As long as we insist on equating “fairness” with “equality,” God’s generosity will never make sense to us. We need to get past our human tendency to interpret another’s gain as our loss before we can truly appreciate the magnificence of God’s gift to each of us. The fact is, no matter how long we work or how hard we try, we can never earn God’s love or His salvation through our own efforts. We would be fools to presume that we come anywhere near deserving the generous payment of eternal salvation offered us by our Eternal Landowner, as we are fond to compare ourselves to others in its attainment. Can you, and should you fault God for lovingly, generously, and mercifully offering us the gift of mercy which none of us deserve? God freely loves us; inviting both the Valjeans and the Javerts of this world to His Kingdom, and awaiting our response, even if some seem to delay in their response. That should be good news for us, rather than an occasion for envy and complain.

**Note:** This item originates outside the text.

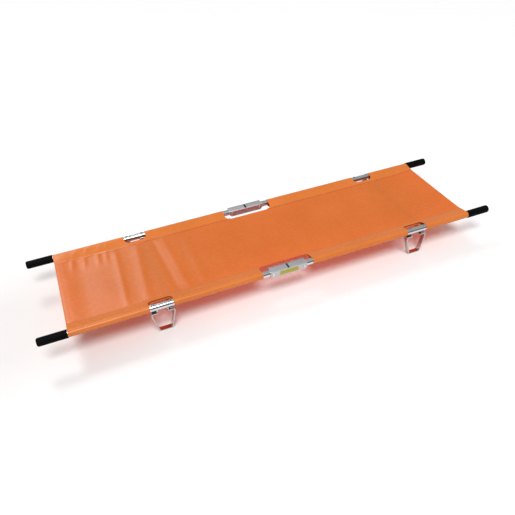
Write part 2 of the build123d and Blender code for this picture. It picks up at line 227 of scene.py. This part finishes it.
def label():
    """A plain coloured film, slightly rubbed, with nothing printed on it."""
    look = Look("label_film", Coat_Weight=0.25)
    rubbed = look.noise(70, 5, (1, 1, 1), 0.7)
    look.feed("Base Color", look.colours(rubbed, (0.35, 0.32, 0.008), (0.42, 0.385, 0.014), 0.35, 0.7))
    look.feed("Roughness", look.ramp(rubbed, 0.35, 0.55))
    look.bump((look.noise(500, 2), 0.2, 0.00003))
    return look.material


# Name: (dark, light, roughness, stretch of the streaks, scratch strength)
METALS = {
    "pole_tube": ((0.64, 0.64, 0.66), (0.80, 0.80, 0.81), (0.10, 0.22), (3, 120, 120), 0.25),
    "hinge_casting": ((0.49, 0.48, 0.50), (0.63, 0.62, 0.64), (0.34, 0.5), (5, 90, 60), 0.5),
    "rivet_steel": ((0.62, 0.62, 0.62), (0.78, 0.78, 0.77), (0.24, 0.4), (30, 30, 30), 0.25),
    "foot_bar": ((0.48, 0.46, 0.45), (0.68, 0.66, 0.65), (0.12, 0.26), (6, 120, 6), 0.25),
    "bolt_steel": ((0.22, 0.22, 0.23), (0.38, 0.38, 0.38), (0.25, 0.4), (40, 40, 40), 0.25),
    "spreader_bar": ((0.52, 0.53, 0.54), (0.68, 0.69, 0.70), (0.28, 0.44), (60, 5, 60), 0.4),
    "spring_steel": ((0.55, 0.55, 0.55), (0.7, 0.7, 0.7), (0.2, 0.35), (40, 40, 40), 0.25),
}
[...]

So, the next time you feel that God has been unfair, unjust, or ignored you, look to the great saints who lived to love and serve others, lived the idea that the last shall be first, and were too humbly content and grateful to be working in God’s vineyard, to be worrying about who was getting how much mercy and reward, for whatever they were doing!  Love and serve God by loving and serving others, put others ahead of yourself, rejoice at their good fortune and give thanks to God for His abundant generosity and mercies and faithfully believe that God will continue to love not just the Bishop Myriels or the Valjeans among us, but the Javerts too.